Pocket knives are collectible from boy scout days to the pen knife on your key chain. The Swiss Army Knife is currently the most popular version with multiple knives, scissors, a nail file, and a corkscrew as standard issue. Vintage or antique knives can make for a beautiful collection with mother of pearl or wooden handles, brass liners, fancy springs and various designs.
Well known 20th century knives include names like Buck Knives, Leatherman, Scrimshaw, Remington, Schrade, Sabre, and Camillus – makers of the US Army pocket knife. These were makers of locking knives, not to be confused with switchblade knives. Most pocket knives, are of the lockback variety – where the blade is flipped out of its holster by hand and it locks to prevent accidental closure. To enclose the blade, a bit of pressure is applied which “unlocks” it and returns it to a closed position.
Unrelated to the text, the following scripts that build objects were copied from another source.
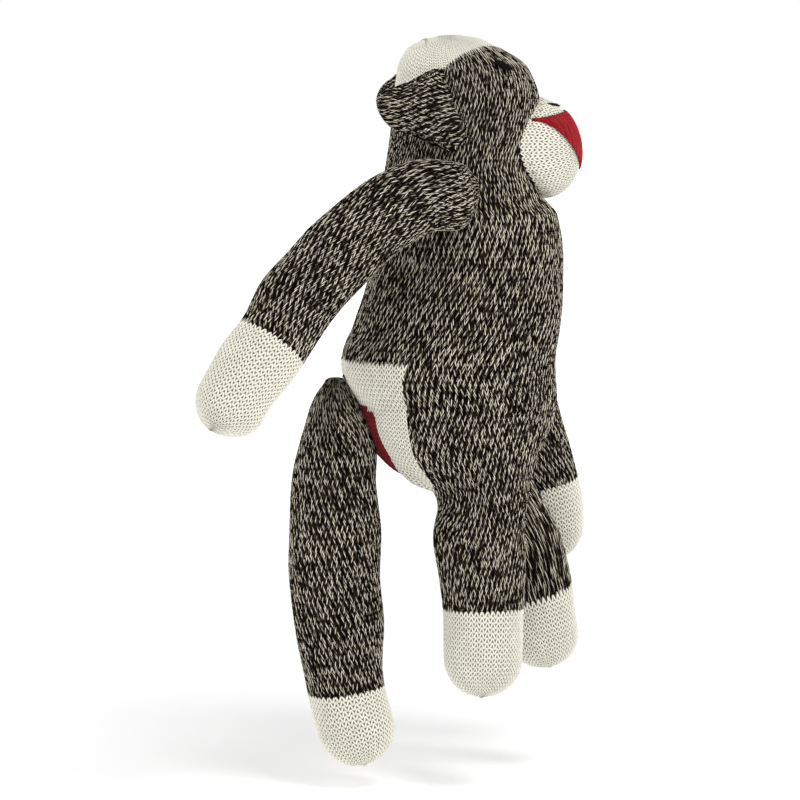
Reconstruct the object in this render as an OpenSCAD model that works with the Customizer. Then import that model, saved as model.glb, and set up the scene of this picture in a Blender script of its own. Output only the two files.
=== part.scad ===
// Knitted sock monkey: a stuffed tube of sock cloth with sewn-on arms, tail, ears and muzzle.
// Millimetres. +Z up, the face looks along -Y, the monkey's right side is at -X.
// The origin is the middle of the waist, where the toy is held.

/* [Body] */
// Half the width of the body at the waist
waist_half_w = 44; // [42:0.5:45]
// Height of the cut between the body and the head
neck_z = 78; // [77:0.5:79]
// Height of the top of the head
head_top = 138; // [137:0.5:140]

/* [Muzzle] */
// Half the width of the muzzle
muzzle_half_w = 24; // [22:0.5:25]
// Half the height of the muzzle
muzzle_half_h = 23.5; // [22:0.5:24]
// How far the muzzle stands out from the face
muzzle_depth = 18; // [14:0.5:20]

/* [Ears] */
// Length of an ear, from its root to its tip
ear_length = 40; // [34:1:44]
// Half the height of an ear at its root
ear_half_h = 17.5; // [14:0.5:18]
// Angle of the right ear from straight back
right_ear_splay = 28; // [20:1:85]
// Angle of the left ear from straight back
left_ear_splay = 75; // [20:1:85]

/* [Limbs] */
// Distance of each shoulder from the middle plane
shoulder_x = 55; // [55:0.5:58]
// Radius of the upper arm
arm_r = 17; // [15:0.5:17]
// Distance of each hip from the middle plane
hip_x = 23; // [22:0.5:23]
// Half the width of the thigh at the hip
thigh_half_w = 20.5; // [18:0.5:20.5]
// Half the depth of the thigh at the hip
thigh_half_d = 27; // [24:0.5:28]
// Radius of the tail at its fattest
tail_r = 21; // [17:0.5:21]

/* [Cloth and thread] */
// Thickness of the knitted cloth
cloth = 1.2; // [0.8:0.1:1.5]
// Radius of the sewing thread
thread_r = 0.5; // [0.4:0.1:0.7]
// Gap between pieces that move past each other
running_gap = 0.4; // [0.3:0.1:0.5]

/* [Hidden] */
marl = "#6b6252";
cream = "#e6e2d2";
red = "#a5101c";
black = "#101010";
stuffing = "#f4f2ea";
dark_thread = "#3a342b";
cream_thread = "#cfcab8";

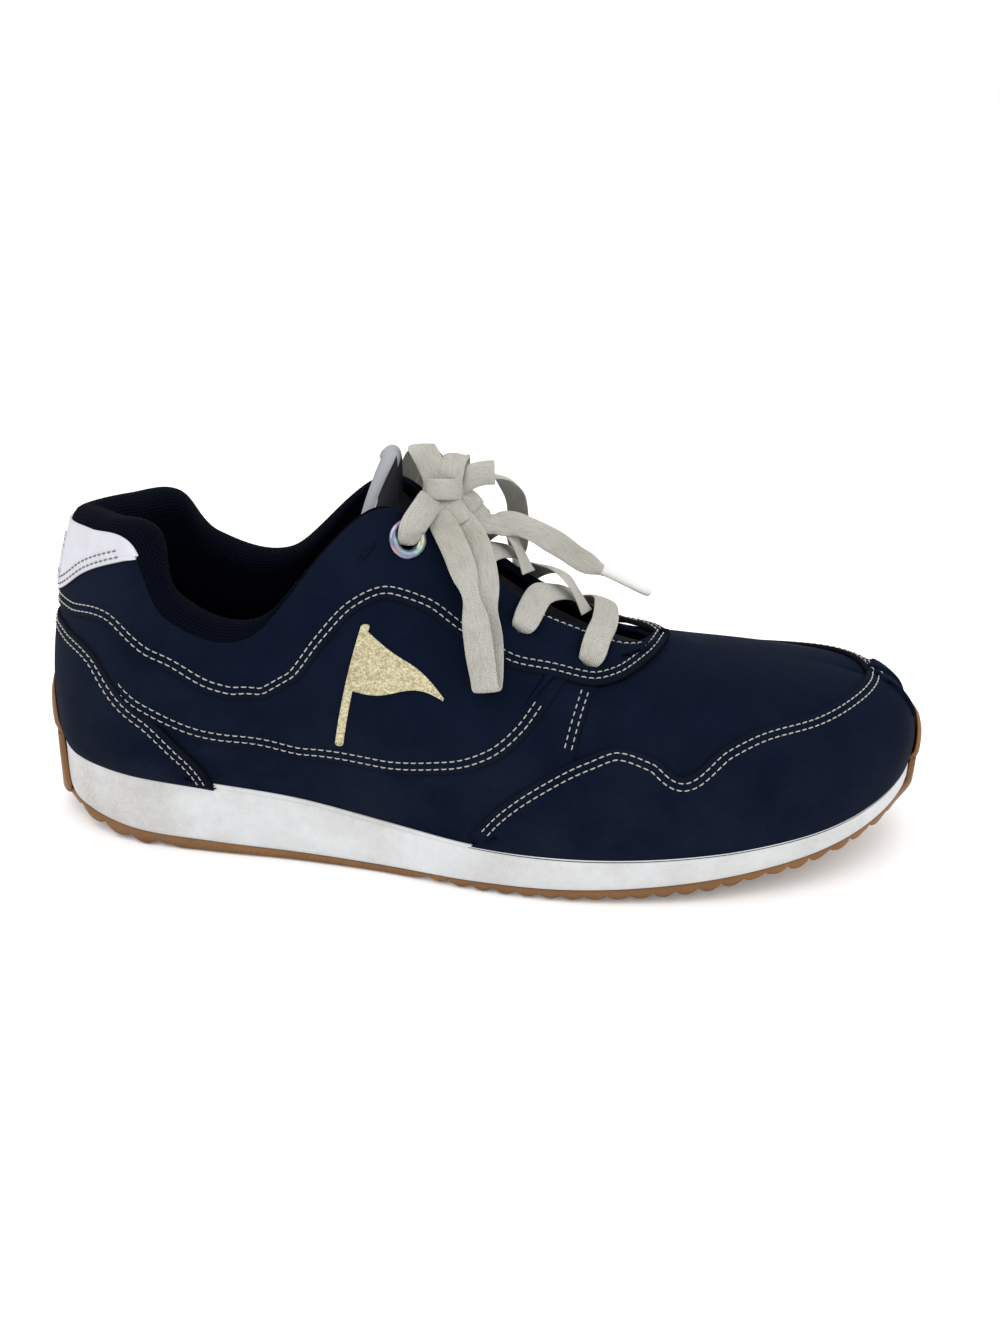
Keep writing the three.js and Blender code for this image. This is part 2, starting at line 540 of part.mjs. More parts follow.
// ---------- lace ----------
// One flat lace; each free or visible run of it is a tube of the same cross-section area.
const laceRuns = {
  lace_bar: [[173.7, -24.2, 70.5], [175.8, -17, 74.2], [178, -9.5, 76.4], [178.6, 0, 77.4], [178, 9.5, 76.2],
    [175.8, 15.8, 74], [173.5, 21.9, 70.3]],
  lace_cross_3a: [[172, 5, 76], [165, 0.5, 81.6], [157.5, -11.5, 85.2], [152.8, -23.6, 80.2]],
  lace_cross_3b: [[172, -5, 77], [165, -0.5, 87.4], [157.5, 10.5, 85.8], [152.9, 20.4, 80]],
  lace_cross_2a: [[153, 5, 88.5], [147, 0.5, 94.5], [140, -10.5, 97.8], [134.6, -21.6, 91.9]],
  lace_cross_2b: [[153, -5, 89.5], [147, -0.5, 100.4], [140, 9, 98.6], [134.8, 18.9, 91.5]],
  lace_riser_lateral: [[119.6, -24.2, 105.4], [120.6, -19, 109.4], [121.5, -13, 112.6], [122, -9, 114.4]],
  lace_riser_medial: [[119.2, 22.8, 105], [120.9, 19.5, 110], [122.2, 12, 114], [122.6, 4.8, 115]],
  loop_lateral: [[124, -9.8, 109.4], [128.5, -17, 105.3], [133, -23.5, 98.4], [136.9, -30.8, 89.4],
    [139, -36.2, 81.4], [140.3, -40.4, 75.4], [141.4, -43.4, 71], [142.2, -44.8, 67.6], [142.8, -43.6, 66.2],
    [143, -41, 67], [143, -38, 71], [142.6, -33.6, 77.5], [141.8, -29.6, 85], [140.6, -24.8, 93],
    [138, -18.6, 100.8], [134, -13, 106.2], [130.5, -9.4, 109]],
  loop_medial: [[123.5, 3.2, 120.2], [120, 8.5, 122.6], [117, 15, 121.5], [114, 22, 115], [112, 28, 106],
    [111.5, 33, 96], [113, 36.5, 87], [117.5, 38, 83.5], [121.5, 36.5, 88], [124.5, 32, 97.5],
    [127, 26, 107.5], [128.5, 19, 116], [129, 12, 120.4], [128.8, 4, 121.6]],
  tail_lateral: [[134.4, -3.4, 112], [136.4, -4.6, 108], [139.4, -5.2, 105.4], [143, -4.2, 104.8],
    [148, -2, 104.8], [153, 0.4, 102.4], [158, 3, 98.8], [163.5, 4.8, 95.2],
    [168.8, 6, 91.5], [173.5, 6.6, 89.2], [178, 7, 87]],
  tail_medial: [[134.4, 1.5, 116], [139.5, 5, 116.8], [144, 11, 115], [147, 19, 108.5], [148.5, 25, 99.5],
    [149, 29.5, 90], [149, 33, 80.5]],
};
const stepLength = 5;
for (const [name, route] of Object.entries(laceRuns)) {
  const length = new THREE.CatmullRomCurve3(route.map((p) => new THREE.Vector3(...p))).getLength();
  add(name, tube(route, Math.round(length / stepLength)), 'lace');
}
function aglet(route, clearance) {
  const end = new THREE.Vector3(...route[route.length - 1]);
  const along = end.clone().sub(new THREE.Vector3(...route[route.length - 2])).normalize();
  const geometry = new THREE.CylinderGeometry(agletRadius, agletRadius, agletLength, 12);
  geometry.applyQuaternion(new THREE.Quaternion().setFromUnitVectors(new THREE.Vector3(0, 1, 0), along));
  const centre = end.addScaledVector(along, agletLength / 2 + clearance);
  geometry.translate(centre.x, centre.y, centre.z);
  return geometry;
}
add('aglet_lateral', aglet(laceRuns.tail_lateral, 2 * partGap), 'clear');
add('aglet_medial', aglet(laceRuns.tail_medial, 2 * partGap), 'clear');
const knotCentre = [126, -3, 114.5];
const knotSize = [7, 5.2, 5.6];
const knot = new THREE.SphereGeometry(1, 14, 9);
knot.scale(...knotSize);
knot.translate(...knotCentre);
add('lace_knot', knot, 'lace');

// The origin is under the middle of the shoe without its free lace.
const fixedBox = new THREE.Box3();
const freeLace = /^(loop|tail|aglet)_/;
for (const mesh of shoe.children.filter((child) => !freeLace.test(child.name))) fixedBox.expandByObject(mesh);
const { min, max } = fixedBox;
shoe.position.set(-(min.x + max.x) / 2, -(min.y + max.y) / 2, -min.z);

export default shoe;
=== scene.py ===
# Golf shoe: cup sole with a gum outsole, stitched navy upper, padded collar and a flat lace in a bow.
# Shapes are worked out in millimetres on the shoemaker's pattern, then set in the row frame in metres.
import math

import bmesh
import bpy
import numpy as np
from mathutils import Matrix, Vector


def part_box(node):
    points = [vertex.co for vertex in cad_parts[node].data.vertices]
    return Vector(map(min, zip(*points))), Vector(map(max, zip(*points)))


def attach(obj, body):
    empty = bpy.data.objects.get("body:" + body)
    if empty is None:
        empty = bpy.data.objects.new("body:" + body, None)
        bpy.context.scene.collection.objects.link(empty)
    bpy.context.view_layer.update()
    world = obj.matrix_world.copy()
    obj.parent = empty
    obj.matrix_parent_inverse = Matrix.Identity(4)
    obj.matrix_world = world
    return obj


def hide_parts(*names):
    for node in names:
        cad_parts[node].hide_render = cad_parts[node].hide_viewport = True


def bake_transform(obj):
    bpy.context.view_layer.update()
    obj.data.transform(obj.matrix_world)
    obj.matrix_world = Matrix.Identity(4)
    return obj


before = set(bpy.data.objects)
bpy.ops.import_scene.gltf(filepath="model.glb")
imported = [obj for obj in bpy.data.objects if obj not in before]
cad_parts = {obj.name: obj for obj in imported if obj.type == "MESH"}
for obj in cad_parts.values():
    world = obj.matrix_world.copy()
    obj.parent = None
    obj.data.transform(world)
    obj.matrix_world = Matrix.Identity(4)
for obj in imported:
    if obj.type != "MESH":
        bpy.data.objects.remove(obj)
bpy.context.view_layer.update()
knotCentre = np.array([126.0, -3.0, 114.5])        # the knot's place on the pattern
boxLow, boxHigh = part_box("lace_knot")
patternShift = (np.array(boxLow) + np.array(boxHigh)) * 500 - knotCentre
print("frame loaded")


def toRow(points):
    return (np.asarray(points, float) + patternShift) / 1000


# Camera.
cameraView = {"turn": 1.3155, "height": 24.029, "away": 428.28, "lens": 35.278, "roll": 2.188,
              "target": (145.30, 0.0, 54.786)}


def makeCamera(view):
    turn, height, roll = (math.radians(view[k]) for k in ("turn", "height", "roll"))
    back = Vector((math.sin(turn) * math.cos(height), -math.cos(turn) * math.cos(height), math.sin(height)))
    right = Vector((math.cos(turn), math.sin(turn), 0))
    up = back.cross(right)
    right, up = right * math.cos(roll) + up * math.sin(roll), up * math.cos(roll) - right * math.sin(roll)
    data = bpy.data.cameras.new("camera")
    data.lens, data.sensor_width = view["lens"], 36
    data.clip_start, data.clip_end = 0.01, 50
    camera = bpy.data.objects.new("camera", data)
    bpy.context.scene.collection.objects.link(camera)
    place = Vector(toRow(view["target"])) + back * view["away"] / 1000
    camera.matrix_world = Matrix.Translation(place) @ Matrix((right, up, back)).transposed().to_4x4()
    bpy.context.scene.camera = camera


makeCamera(cameraView)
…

Pocket knives can be collected by themes. Some are engraved on the handle with symbols such as fishing or hunting. A pocket knife may be a part of World War II memorabilia or it might be a commemorative knife. Some are collected based on their materials; handles can be made out of marble, ivory, or carved wood. A collection might include a knife because of a particularly interesting story behind it.
Knives may also be collected by manufacturer – some manufacturers are more popular than others. The age or time period of the knife, type of knife, brand, materials, and certainly the condition all come into play. The condition of handle, blade, and spring/lock are important to consider when placing a value on a pocket knife.